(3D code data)
_ _ _ _ _ _ _

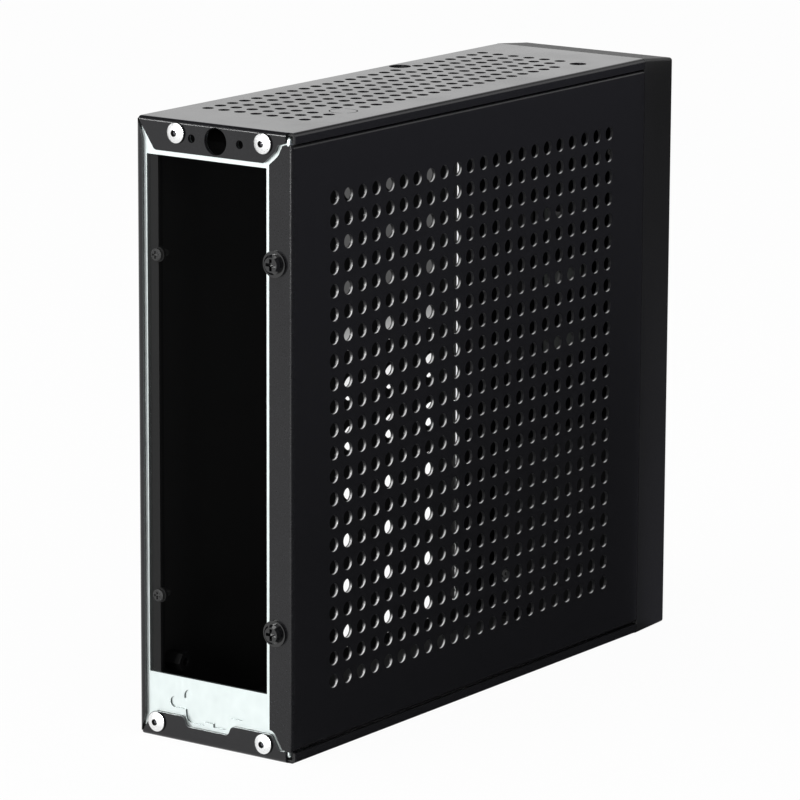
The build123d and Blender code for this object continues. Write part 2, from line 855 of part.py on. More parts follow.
def build_usb_shells():
    """Metal shells of the two USB sockets."""
    shells = []
    for v in usb_vs:
        half_u = usb_width / 2
        half_v = usb_length / 2
        end_w = board_face_w + usb_depth
        outer = block(
            (middle_u - half_u, middle_u + half_u), (board_face_w, end_w), (v - half_v, v + half_v)
        )
        outer = fillet(outer.edges().filter_by(Axis.Y), 0.6)
        outer -= block(
            (middle_u - half_u + usb_wall, middle_u + half_u - usb_wall),
            (board_face_w + 1, end_w + 1),
            (v - half_v + usb_wall, v + half_v - usb_wall),
        )
        shells.append(outer)
    return Compound(children=shells)


def build_usb_tongues():
    """Contact tongues inside the USB sockets."""
    tongues = []
    for v in usb_vs:
        low_u = middle_u + 0.1
        half_v = usb_tongue_length / 2
        start_w = board_face_w + 1
        tongue = block(
            (low_u, low_u + usb_tongue_thickness),
            (start_w, start_w + usb_tongue_depth),
            (v - half_v, v + half_v),
        )
        tongues.append(chamfer(tongue.faces().sort_by(Axis.Y)[0].edges(), 0.4))
    return Compound(children=tongues)


def build_power_switch():
    """Body of the push switch, open at the front for its plunger."""
    half = switch_side / 2
    body = block(
        (middle_u - half, middle_u + half),
        (board_face_w, switch_face_w),
        (button_v - half, button_v + half),
    )
    body = chamfer(body.faces().sort_by(Axis.Y)[0].edges(), 0.5)
    bore = plunger_side / 2 + plunger_gap
    start_w = plunger_end_w - plunger_length - button_travel - 0.3
    return body - block(
        (middle_u - bore, middle_u + bore),
        (start_w, switch_face_w + 1),
        (button_v - bore, button_v + bore),
    )


def build_switch_plunger():
    """Square plunger of the switch, pressed into the button's stem."""
    half = plunger_side / 2
    return block(
        (middle_u - half, middle_u + half),
        (plunger_end_w - plunger_length, plunger_end_w),
        (button_v - half, button_v + half),
    )


def build_power_button():
    """Round button with a rim that stops it behind the front panel."""
    end_w = case_depth + button_proud
    cap = rear_rod(middle_u, button_v, button_cap / 2, rim_back_w, end_w)
    cap = chamfer(cap.edges().sort_by(Axis.Y)[0], 0.5)
    dish = Pos(tray_x - middle_u, rear_y - end_w - 19.4, button_v) * Sphere(20.0)
    cap -= dish
    rim = rear_rod(middle_u, button_v, button_rim / 2, rim_back_w, face_w)
    stem = rear_rod(middle_u, button_v, button_stem / 2, stem_end_w, rim_back_w)
    half = plunger_side / 2
    pocket = block(
        (middle_u - half, middle_u + half),
        (stem_end_w - 1, plunger_end_w),
        (button_v - half, button_v + half),
    )
    return cap + rim + stem - pocket


def build_board_leds():
    """Two lamps on the front board."""
    lamps = []
    for v in led_vs:
        lamp = rear_rod(middle_u, v, led_diameter / 2, board_face_w, board_face_w + led_height)
        lamp = chamfer(lamp.edges().sort_by(Axis.Y)[0], led_diameter * 0.25)
        lamps.append(lamp)
    return Compound(children=lamps)


def build_light_pipes():
    """Clear pipes that bring the light to the face of the front panel."""
    pipes = []
    for v in led_vs:
        start_w = board_face_w + led_height
        pipe = rear_rod(middle_u, v, led_diameter / 2, start_w, case_depth + 0.3)
        pipe = chamfer(pipe.edges().sort_by(Axis.Y)[0], 0.3)
        pipe += rear_rod(middle_u, v, pipe_rim / 2, face_w - 1.2, face_w)
        pipes.append(pipe)
    return Compound(children=pipes)


def build_board_header():
    """Pin header on the back of the front board."""
    back_w = board_face_w - board_thickness
    middle_v = (board_bottom_v + board_top_v) / 2 + 20
    half_u = header_width / 2
    half_v = header_length / 2
    header = block(
        (middle_u - half_u, middle_u + half_u),
        (back_w - header_height, back_w),
        (middle_v - half_v, middle_v + half_v),
    )
    header -= block(
        (middle_u - half_u + 1, middle_u + half_u - 1),
        (back_w - header_height - 1, back_w - 1.5),
        (middle_v - half_v + 1, middle_v + half_v - 1),
    )
    return header


def build_drive_bracket():
    """Plate for a 2.5-inch drive, folded to a flange on the front frame."""
    end_w = web_w
    plate_u = (bracket_u, bracket_u + sheet)
    plate = block(plate_u, (bracket_start_w, end_w), (bracket_bottom_v, bracket_top_v))
    flange_u = (bracket_u, bracket_u + bracket_flange)
    plate += block(flange_u, (end_w - sheet, end_w), (bracket_bottom_v, bracket_top_v))
    middle_w = (bracket_start_w + end_w) / 2 - 1.0
    middle_v = (bracket_bottom_v + bracket_top_v) / 2
    for side_w in (-1, 1):
        for side_v in (-1, 1):
            w = middle_w + side_w * drive_hole_pitch_w / 2
            v = middle_v + side_v * drive_hole_pitch_v / 2
            plate -= side_rod(w, v, screw_hole / 2, bracket_u - 1, bracket_u + 2)
    slot = SlotCenterToCenter(drive_slot_length - drive_slot_width, drive_slot_width)
    for v in (middle_v - drive_slot_step, middle_v, middle_v + drive_slot_step):
        cut = extrude(tray_plane * Pos(middle_w, v) * slot, 4)
        plate -= Pos(-bracket_u + 1, 0, 0) * cut
    for v in bracket_screw_vs:
        plate -= rear_rod(bracket_screw_u(), v, screw_hole / 2, end_w - 2, end_w + 1)
    return plate


def build_bracket_screws():
    """Two screws that hold the drive bracket to the front frame."""
    screws = []
    for v in bracket_screw_vs:
        screw = pan_screw(5.6, 2.0, screw_shank, 5.0)
        place = Pos(tray_x - bracket_screw_u(), rear_y - web_w + sheet, v)
        screws.append(place * Rot(-90, 0, 0) * screw)
    return Compound(children=screws)


parts = {
    "outer_shell": build_outer_shell,
    "side_cover": build_side_cover,
    "rear_frame": build_rear_frame,
    "rear_rivets": build_rear_rivets,
    "cover_screws": build_cover_screws,
    "tray_ledge": build_tray_ledge,
    "ledge_screws": build_ledge_screws,
    "standoff_rail": build_standoff_rail,
    "board_standoffs": build_board_standoffs,
    "front_frame": build_front_frame,
    "frame_rivets": build_frame_rivets,
    "front_panel": build_front_panel,
    "panel_screws": build_panel_screws,
    "front_board": build_front_board,
    "board_screws": build_board_screws,
    "usb_shells": build_usb_shells,
    "usb_tongues": build_usb_tongues,
    "power_switch": build_power_switch,
    "switch_plunger": build_switch_plunger,
    "power_button": build_power_button,
    "board_leds": build_board_leds,
    "light_pipes": build_light_pipes,
    "board_header": build_board_header,
    "drive_bracket": build_drive_bracket,
    "bracket_screws": build_bracket_screws,
}

os.makedirs("parts", exist_ok=True)
for name, build in parts.items():
    export_step(build(), f"parts/{name}.step")
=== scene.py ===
import json

import bpy
from mathutils import Matrix, Vector


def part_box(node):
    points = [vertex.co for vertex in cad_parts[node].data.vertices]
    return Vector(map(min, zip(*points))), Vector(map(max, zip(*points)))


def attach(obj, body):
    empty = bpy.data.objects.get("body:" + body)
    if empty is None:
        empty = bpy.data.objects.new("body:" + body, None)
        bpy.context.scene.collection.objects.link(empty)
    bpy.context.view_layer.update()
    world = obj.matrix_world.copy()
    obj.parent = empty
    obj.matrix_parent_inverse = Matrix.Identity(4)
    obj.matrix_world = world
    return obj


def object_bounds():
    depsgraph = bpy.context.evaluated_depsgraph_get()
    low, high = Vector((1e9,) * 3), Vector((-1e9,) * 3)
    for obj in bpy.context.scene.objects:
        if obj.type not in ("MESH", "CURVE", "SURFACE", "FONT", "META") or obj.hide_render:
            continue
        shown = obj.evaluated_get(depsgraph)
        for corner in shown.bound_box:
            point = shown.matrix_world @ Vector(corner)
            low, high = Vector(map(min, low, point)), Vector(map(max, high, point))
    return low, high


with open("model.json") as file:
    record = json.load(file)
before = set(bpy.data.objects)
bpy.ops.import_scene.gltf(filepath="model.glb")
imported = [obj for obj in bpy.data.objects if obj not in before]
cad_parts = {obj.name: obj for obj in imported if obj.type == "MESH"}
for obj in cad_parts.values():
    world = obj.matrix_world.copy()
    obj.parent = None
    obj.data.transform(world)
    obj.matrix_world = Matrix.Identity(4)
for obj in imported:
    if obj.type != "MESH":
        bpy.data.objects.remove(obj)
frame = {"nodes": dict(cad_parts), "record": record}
cad_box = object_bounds()
scene = bpy.context.scene
nodes = frame["nodes"]
cad_low, cad_high = ([float(part) for part in corner] for corner in cad_box)

# Places and sizes on the part, in metres. A box is its low and its high corner
REAR_Y = float(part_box("outer_shell")[1][1])
FRAME_Y = float(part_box("rear_frame")[1][1])
HOLE_PITCH = 0.007
HOLE_RADIUS = 0.00215
HOLE_COUNT = 22
ROW_FIRST_Z = 0.0215
COLUMN_FIRST_Y = REAR_Y - 0.0205
GRID_LENGTH = (HOLE_COUNT - 1) * HOLE_PITCH
GRID_MARGIN = HOLE_PITCH / 2
COVER_HOLES_BOX = (
    (cad_low[0] - 0.0004, COLUMN_FIRST_Y - GRID_LENGTH - GRID_MARGIN, ROW_FIRST_Z - GRID_MARGIN),
    (cad_low[0] + 0.0014, COLUMN_FIRST_Y + GRID_MARGIN, ROW_FIRST_Z + GRID_LENGTH + GRID_MARGIN),
)
HALF_CUT_BOX = (
    (-0.012, FRAME_Y - 0.00055, 0.0055),
    (0.021, FRAME_Y - 0.00005, 0.018),
)
RIVET_TOP_Z = cad_high[2] - 0.0039
RIVET_FOOT_Z = 0.0048
RIVET_COVER_X = cad_low[0] + 0.0107
RIVETS = (
    (cad_high[0] - 0.0152, RIVET_TOP_Z),
    (RIVET_COVER_X, RIVET_TOP_Z),
    (cad_high[0] - 0.0067, RIVET_FOOT_Z),
    (RIVET_COVER_X, RIVET_FOOT_Z),
)
# Rivet rings of painted shade: the bore round the mandrel's stub, and a painted contact shadow at
# the head's edge
STUB_RADIUS = 0.00052
BORE_RADIUS = 0.00101
HEAD_EDGE_SHADOW = (0.00302, 0.0036)

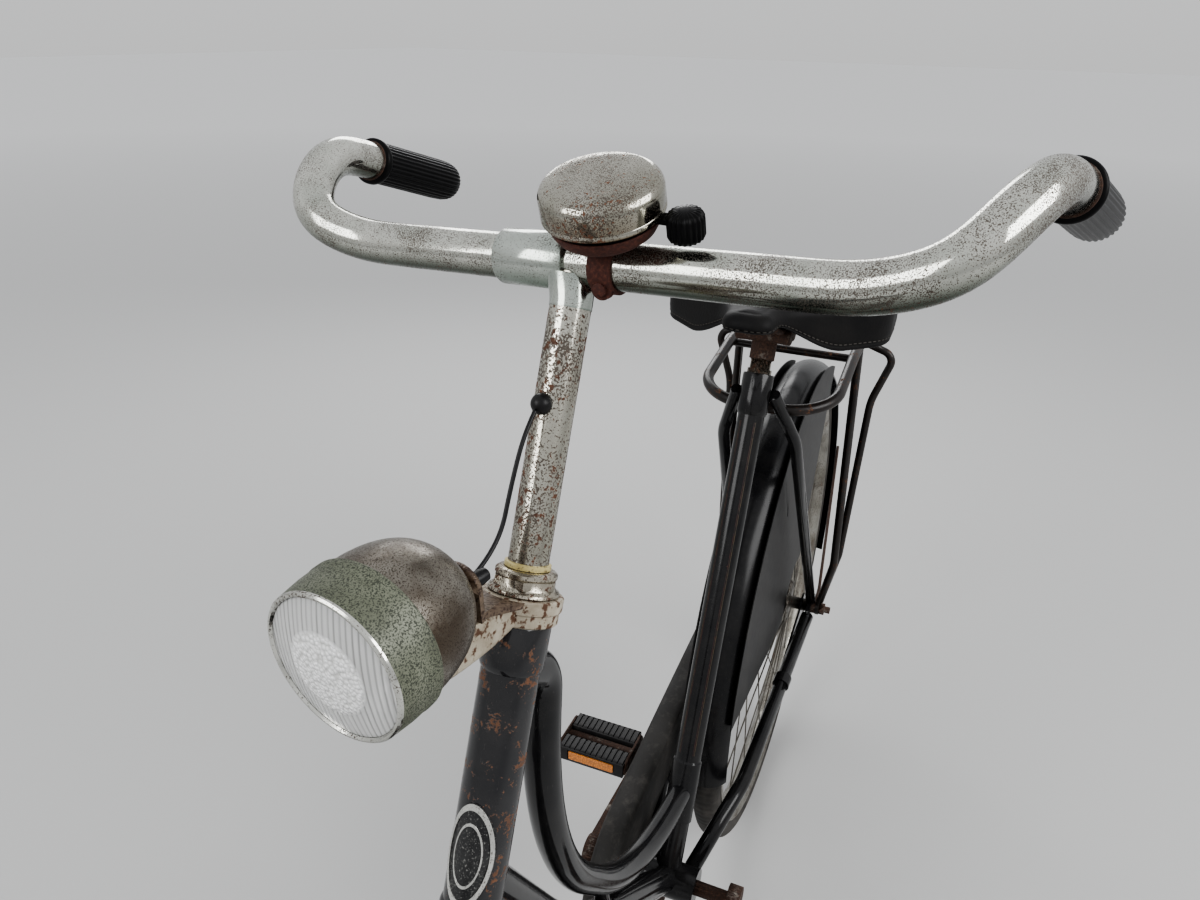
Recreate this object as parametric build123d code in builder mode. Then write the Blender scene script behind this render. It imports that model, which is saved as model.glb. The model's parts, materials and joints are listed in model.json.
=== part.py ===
from build123d import *
from math import atan2, cos, degrees, radians, sin, sqrt, tan
import os

# Step-through roadster bicycle, millimetres.
# +X points forward, +Y to the rider's left and +Z up.
# The origin lies on the ground under the middle of the wheelbase.

# Main geometry
wheelbase = 1108.0
chainstay_length = 489.0
bottom_bracket_drop = 70.0
seat_tube_angle = 67.0
head_angle = 67.5
fork_offset = 78.0
axle_to_crown = 385.0
steering_turn = -8.5

# Wheels
tyre_width = 38.0
tyre_height = 36.0
tyre_seat_radius = 319.0
tyre_radius = tyre_seat_radius + tyre_height
rim_depth = 14.0
rim_width = 34.0
rim_wall = 2.5
flange_height = 8.0
spoke_count = 36
spoke_diameter = 2.0
spoke_shift = 2.0
flange_thickness = 3.0
front_flange_radius = 19.0
front_flange_at = 31.0
front_hub_radius = 13.0
front_hub_half = 47.0
rear_flange_radius = 31.0
rear_flange_at = 27.0
rear_hub_radius = 24.0
rear_hub_half = 55.5
axle_radius = 5.0
nut_thickness = 8.0
eye_thickness = 5.0

# Mudguards
guard_gap = 9.0
guard_width = 56.0
guard_depth = 17.0
guard_wall = 1.2
guard_rod_radius = 2.3
stay_knee_out = 36.0

# Frame tubes
frame_tube_radius = 14.3
swan_tube_radius = 12.0
head_tube_radius = 16.0
head_tube_bore = 13.4
head_tube_length = 182.5
lug_wall = 1.8
lug_length = 26.0
stay_radius = 7.0
chainstay_radius = 9.0
seat_tube_length = 566.0
shell_radius = 20.0
shell_width = 70.0
spindle_radius = 8.0
post_radius = 12.8
dropout_at = 59.0
dropout_thickness = 6.0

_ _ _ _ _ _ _

▸ **What you need to do**:
Solely the line containing "return Compound(children=screws)", the line containing "point = shown.matrix_world", and the lines between them are to be given again, exactly as written.

▸ **The solution**:
    return Compound(children=screws)


parts = {
    "outer_shell": build_outer_shell,
    "side_cover": build_side_cover,
    "rear_frame": build_rear_frame,
    "rear_rivets": build_rear_rivets,
    "cover_screws": build_cover_screws,
    "tray_ledge": build_tray_ledge,
    "ledge_screws": build_ledge_screws,
    "standoff_rail": build_standoff_rail,
    "board_standoffs": build_board_standoffs,
    "front_frame": build_front_frame,
    "frame_rivets": build_frame_rivets,
    "front_panel": build_front_panel,
    "panel_screws": build_panel_screws,
    "front_board": build_front_board,
    "board_screws": build_board_screws,
    "usb_shells": build_usb_shells,
    "usb_tongues": build_usb_tongues,
    "power_switch": build_power_switch,
    "switch_plunger": build_switch_plunger,
    "power_button": build_power_button,
    "board_leds": build_board_leds,
    "light_pipes": build_light_pipes,
    "board_header": build_board_header,
    "drive_bracket": build_drive_bracket,
    "bracket_screws": build_bracket_screws,
}

os.makedirs("parts", exist_ok=True)
for name, build in parts.items():
    export_step(build(), f"parts/{name}.step")
=== scene.py ===
import json

import bpy
from mathutils import Matrix, Vector


def part_box(node):
    points = [vertex.co for vertex in cad_parts[node].data.vertices]
    return Vector(map(min, zip(*points))), Vector(map(max, zip(*points)))


def attach(obj, body):
    empty = bpy.data.objects.get("body:" + body)
    if empty is None:
        empty = bpy.data.objects.new("body:" + body, None)
        bpy.context.scene.collection.objects.link(empty)
    bpy.context.view_layer.update()
    world = obj.matrix_world.copy()
    obj.parent = empty
    obj.matrix_parent_inverse = Matrix.Identity(4)
    obj.matrix_world = world
    return obj


def object_bounds():
    depsgraph = bpy.context.evaluated_depsgraph_get()
    low, high = Vector((1e9,) * 3), Vector((-1e9,) * 3)
    for obj in bpy.context.scene.objects:
        if obj.type not in ("MESH", "CURVE", "SURFACE", "FONT", "META") or obj.hide_render:
            continue
        shown = obj.evaluated_get(depsgraph)
        for corner in shown.bound_box:
            point = shown.matrix_world @ Vector(corner)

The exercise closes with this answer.